In the course of time, “sarei,” which refers to the rituals or etiquettes of offering tea in the teachings of a Zen Buddhist monastery, had become an increasingly important. In the Muromachi period, Juko Murata, who was the tea master of Yoshimasa Ashikaga, lectured on a tea ceremony which discussed the spiritual relationships between the host and the guest. It became the origin of “wabi-cha.”

“Wabi-cha” was completed by Sen no Rikyu in the Azuchi-Momoyama period. Until the early Edo period, “Chanoyu,” the tea ceremony, was only for feudal lords and wealthy merchants, but the number of people who practiced “chanoyu” had remarkably increased when merchants prospered economically during the Edo period.

The original meaning of “sado,” which was “to develop the inner poise coming from within when welcoming a guest,” was emphasised.

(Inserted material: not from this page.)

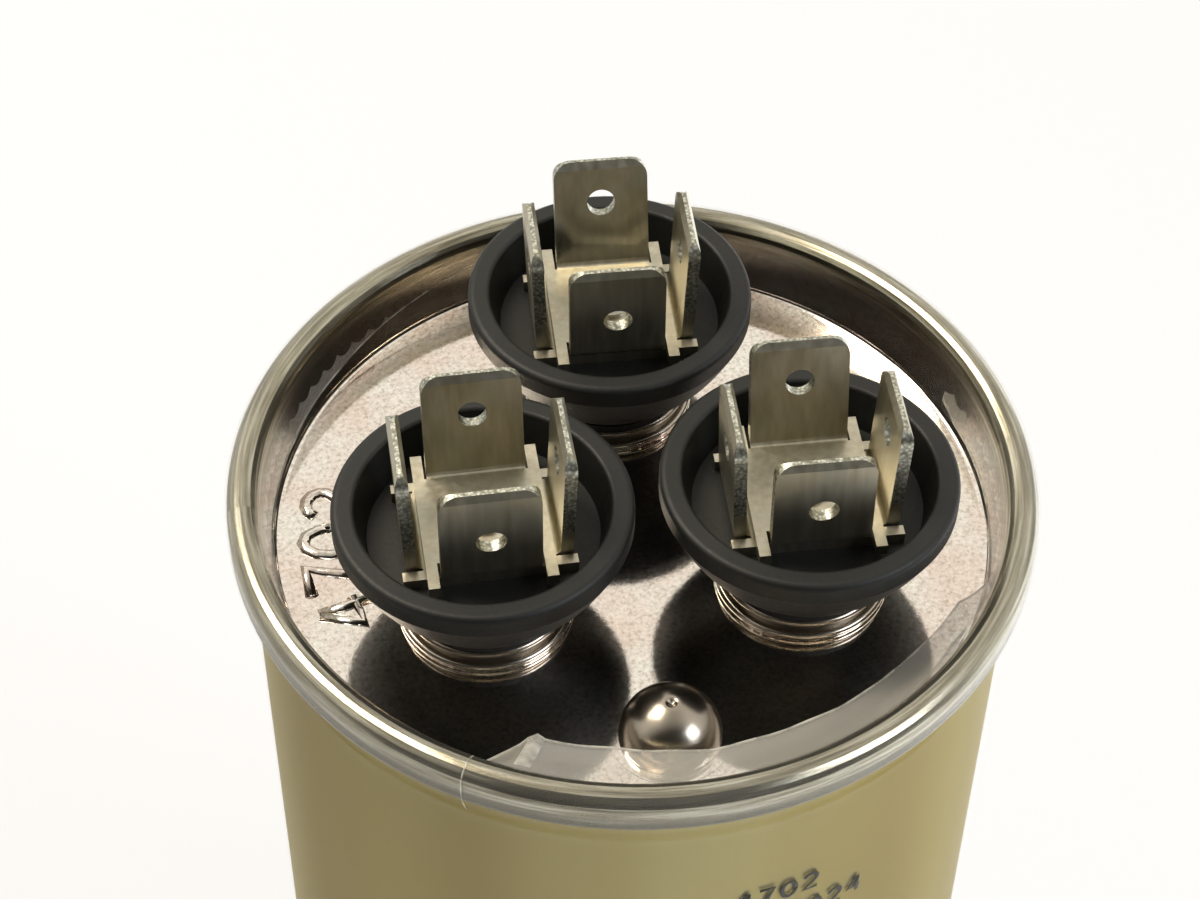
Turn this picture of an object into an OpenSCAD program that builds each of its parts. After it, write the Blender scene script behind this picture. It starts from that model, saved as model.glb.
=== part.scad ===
// Dual motor run capacitor: a drawn can closed by a double-seamed lid, with three
// insulated four-blade push-on terminals, and the wound pack that the can holds.
// Millimetres, +Z up. The can stands on z = 0 with its axis on Z, and the back
// terminal lies on +Y. Terminal order in every list: back, left, right.

/* [Can] */
// Outside diameter of the drawn can wall
can_d = 50.8; // [49:0.1:56]
// Height from the standing ring to the top of the double seam
can_h = 100; // [80:1:140]
// Sheet thickness of the can
can_t = 0.35; // [0.3:0.01:0.4]
// Outside radius where the can wall turns into its base
base_corner_r = 2.2; // [1.6:0.1:4]
// Radial width of the flat ring that the can stands on
foot_w = 3.6; // [2.5:0.1:6]
// Height of the raised middle of the base above the standing ring
foot_h = 0.8; // [0.5:0.1:1.5]

/* [Lid] */
// Sheet thickness of the lid
lid_t = 0.38; // [0.3:0.01:0.42]
// Slack between neighbouring sheets in the double seam
seam_gap = 0.05; // [0.03:0.01:0.08]
// Height of the double seam, from its lower edge to its top
seam_h = 3.0; // [2.9:0.1:3.6]
// Length of the lid's hook inside the seam
cover_hook_l = 1.1; // [0.8:0.05:1.2]
// Height of the sealing compound above the lid's hook
compound_h = 0.38; // [0.2:0.02:0.6]
// Length of the can's hook inside the seam
body_hook_l = 1.0; // [0.8:0.05:1.05]
// Depth of the lid's flat panel below the top of the seam
panel_depth = 5; // [4.5:0.1:7]
// Lean of the lid's wall, from upright
chuck_lean = 11; // [6:1:14]
// Bend radius at the foot of the lid's wall, to the middle of the sheet
panel_bend_r = 0.6; // [0.4:0.05:1]
// Radius of the dimple near the front of the lid
dimple_r = 3.25; // [2.5:0.05:3.6]
// Depth of the dimple
dimple_depth = 1.1; // [0.7:0.1:1.5]
// Distance of the dimple from the can's axis
dimple_at = 17.3; // [16.5:0.1:18.5]
// Radius of the small raised pip in the middle of the dimple
pip_r = 0.7; // [0.5:0.05:1]

/* [Terminal places] */
// Radius of the circle that the three terminals stand on
terminal_circle_r = 12; // [11.6:0.1:12.6]
// Twist of each terminal about its own rivet: back, left, right
terminal_twist = [-0.7, 1.4, -0.5]; // [-3:0.1:3]
// Outward lean of each rear blade: back, left, right
rear_lean = [12, 7, 10]; // [0:0.5:14]
// Outward lean of each front blade: back, left, right
front_lean = [3, 4, 3]; // [0:0.5:14]
// Outward lean of the two side blades: back, left, right
side_lean = [2, 2, 2]; // [0:0.5:10]

/* [Collars and gaskets] */
// Bore of the collar that is drawn up around each terminal hole
collar_bore_d = 9.8; // [9.4:0.1:10.4]
// Diameter of the flange at the foot of the collar
collar_foot_d = 11.5; // [11.2:0.1:12.4]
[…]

The Buddhist temples of the Rinzai sect’s Daitokujischool played an important role, and their motto, “wakeiseijaku,” meaning harmony, respect, purity and tranquility, which is the foundation of the “sado” of the Rikyu school, was created in the process.

“Chanoyu” is now called “sado” and was completed by reviewing the style of “temae” of each school and structuring the style of tea ceremony by rethinking the original spirit of sado, which is paramount when welcoming a guest.

The Four Principals of “chanoyu”

The Four Principals of chanoyu are wa (harmony), kei (respect),sei (purity), and jaku (tranquility). Harmony is shown in the interaction between the participants, as well as between the utensils and seasons. Respect between host and guest, and among the guests themselves, is vital. Purity from the heart is extended to all present and to the utensils. It is both spiritual and physical. Tranquility, as mentioned above, can be attained when you grasp the essence of the other three. Though written over 400 years ago, they still hold true today, and will continue to do so 400 years from now. These ideals are universal and show that the values of tea are timeless.

Awe and respect for nature has been significant in Japan since ancient times. In particular, the tree is considered to be a sacred place where gods and spirits dwell. Large trees that are hundreds of years-old are called goshinboku. These are guarded in shrines and worshipped. That’s how special trees are to the Japanese.